We soon made friends with the people around us and that made the time pass by quickly. We shared our own experiences with members of the royal family and more importantly were able to tell them what the queen meant to some Sri Lankans as she was the head of the Commonwealth. They were surprised to learn that the blue sapphire from the engagement worn by Princess Diana and now Kate traced its origins to Sri Lanka.
The meandering line at some places moved briskly and at other times was a snail’s pace. We moaned and we groaned when our feet started hurting but we all kept encouraging each other when we felt someone was flagging. Soon we reached the station where wristbands were being given.
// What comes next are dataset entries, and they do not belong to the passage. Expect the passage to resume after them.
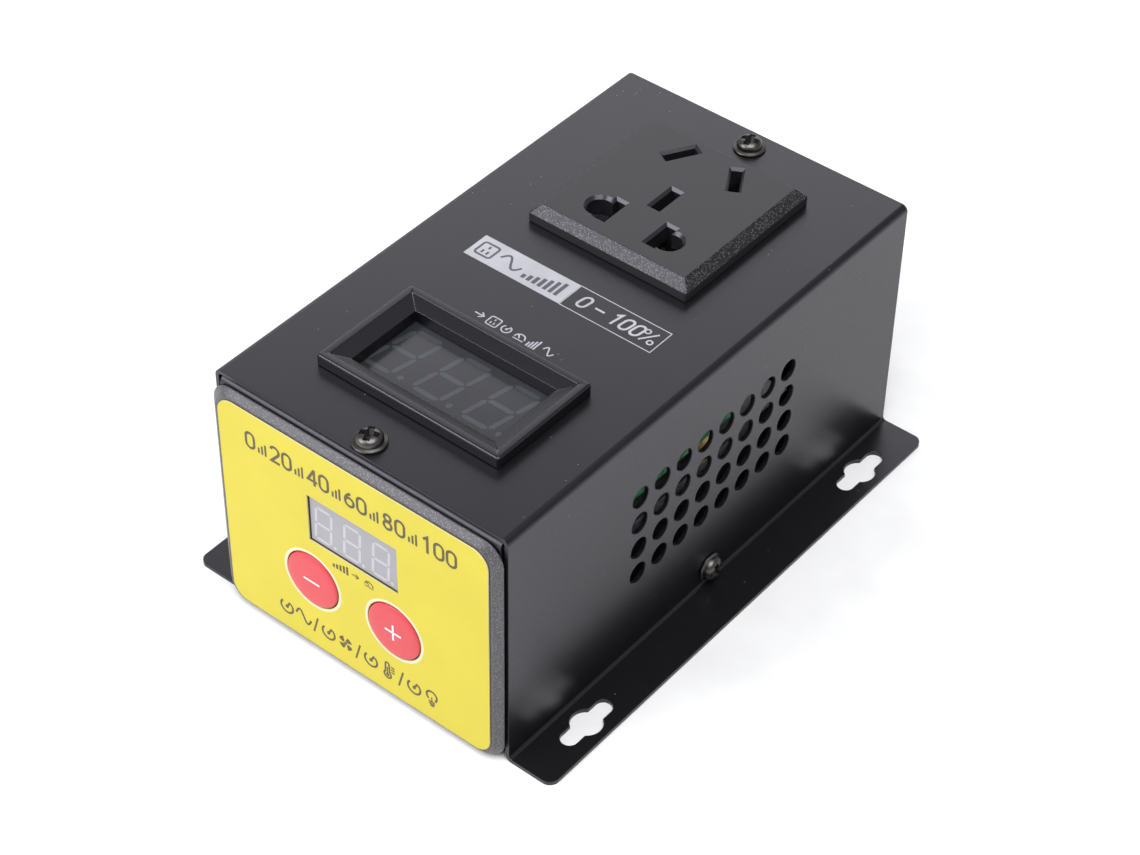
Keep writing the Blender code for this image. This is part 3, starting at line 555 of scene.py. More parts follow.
def tray_outline():
    """The folded sheet seen from the side: two top tabs, front and rear walls, floor."""
    y, top, floor, out, inside = TRAY_END, TRAY_TOP, TRAY_FLOOR, FOLD_OUT, FOLD_OUT - SHEET
    tip = y - out - TAB_FLAT
    front = [(-tip, top)] + arc(-(y - out), top - out, out, 90, 180, 8)
    front += arc(-(y - out), floor + out, out, 180, 270, 8)
    rear = [(-u, v) for u, v in reversed(front)]
    rear_in = [(tip, top - SHEET)] + arc(y - out, top - out, inside, 90, 0, 6)
    rear_in += arc(y - out, floor + out, inside, 0, -90, 6)
    return front + rear + rear_in + [(-u, v) for u, v in reversed(rear_in)]


def screw_hole(u, v, r, axis, start, end):
    return [lift(circle(u, v, r, 20), axis, at) for at in (start, end)]


TRAY_X = span("base_tray")[1][0]
tray = prism("tray_sheet", tray_outline(), "X", -TRAY_X, TRAY_X, TRAY_COAT_PAINTED_LIGHTER)
round_edges(tray, EDGE)
for side in (-1, 1):
    x0, x1 = sorted((side * TRAY_X, side * (TRAY_X - SHEET)))
    join(tray, box("tray_ear", x0, x1, -EAR_HALF, EAR_HALF, TRAY_FLOOR + 0.15, EAR_TOP))
cut(tray, prism("tray_window", rounded_rect(*TRAY_WINDOW), "Y", -68.0, -63.0))
fan_z = middle("fan_rotor")[2]
grille = []
for i in range(-3, 4):
    for j in range(-3, 4):
        u, v = VENT_PITCH * i, VENT_PITCH * j
        if math.hypot(u, v) < GRILLE_R:
            grille.append(countersunk(lambda d: circle(u, fan_z + v, VENT_R + d, 32), "Y", TRAY_END, 1, 3.0))
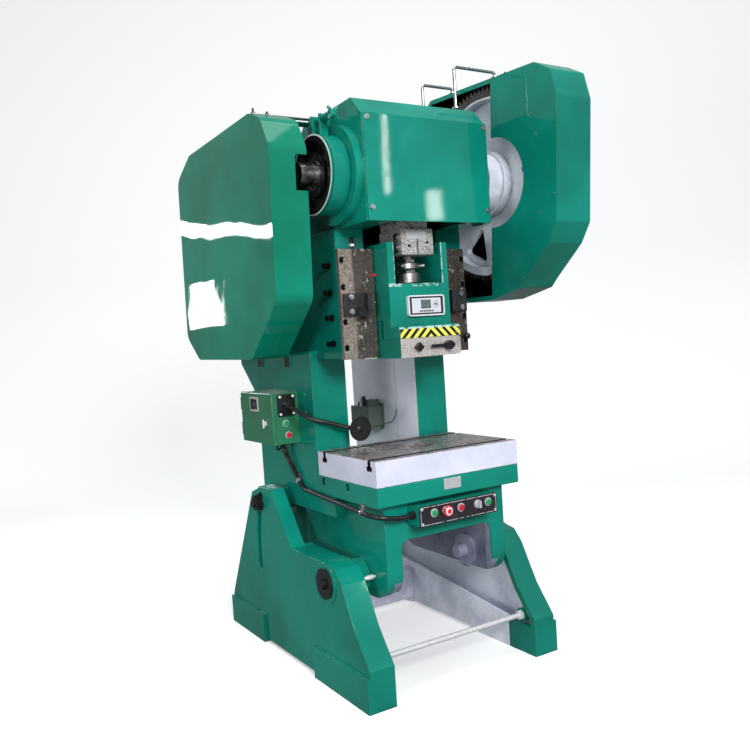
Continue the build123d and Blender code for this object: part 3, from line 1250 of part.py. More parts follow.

This was to identify the people who had actually queued as opposed to those who wanted to creep in.
Well organised, along the route, there were marshals to man the queues, personnel from St John’s Ambulance, and volunteers from Samaritans and Police to help those in the queue.
After 6 hours of snaking our way along the South Bank, past the Globe Theatre, the British Film Institute, The London Eye we reached the Lambeth Bridge. From there we had to cross the bridge to Victoria Gardens and the queue zigzagged its way to the side of the parliament where there were strict security measures in place. Right along the way, there were hundreds of TV crews that were interviewing random people as to what compelled them to come and queue up. No liquids or food was permitted and people could either throw their food or non-perishable food could be donated to food banks which was a great idea. Finally, after strict security, we found ourselves inside the Palace of Westminster. After 8 hours we were finally there.
Standing at the top of the flight of steps in the Westminster Hall which dates back to 1099 and looking down was indeed an arresting sight. The coffin draped in the Royal standard with the Coronation Crown, orb and sceptre were flagged by three ceremonial units tasked with guarding the sovereign as she Lies in State. Each corner is guarded 24 hours a day by personnel from the Gentlemen at Arms, the Royal Company of Archers and the Yeomen of the Guard, who stand guard in a 24-hour vigil, switching places every 20 minutes.
As I progressed down the steps I could not help but look up at the roof and notice the beautiful hammer-beam roof, the largest medieval timber roof in Northern Europe. A masterpiece of design this was commissioned by Richard II in 1393. As I edged towards the bottom of the steps the catafalque on which the coffin was laid on loomed ahead becoming larger and larger as we inched towards it. Each of us in our thoughts, remembering the late queen. It was a solemn moment when we each paused briefly and bowed our heads in respect of a sovereign whose exemplary work ethic and dedication to the nation and the commonwealth are unsurpassed.
In under 90 seconds, we were out of Westminster Hall. Standing in the shadow of Big Ben which had just struck 6 pm we noted that our journey to file past the coffin and pay our respects to her had taken 8 hours. “Was it worth it?” I was asked. Yes of course it was as I was part of a historical event that we will never ever witness in our lifetime and for me, it will be yet another story to relate to my grandchildren whenever they come along!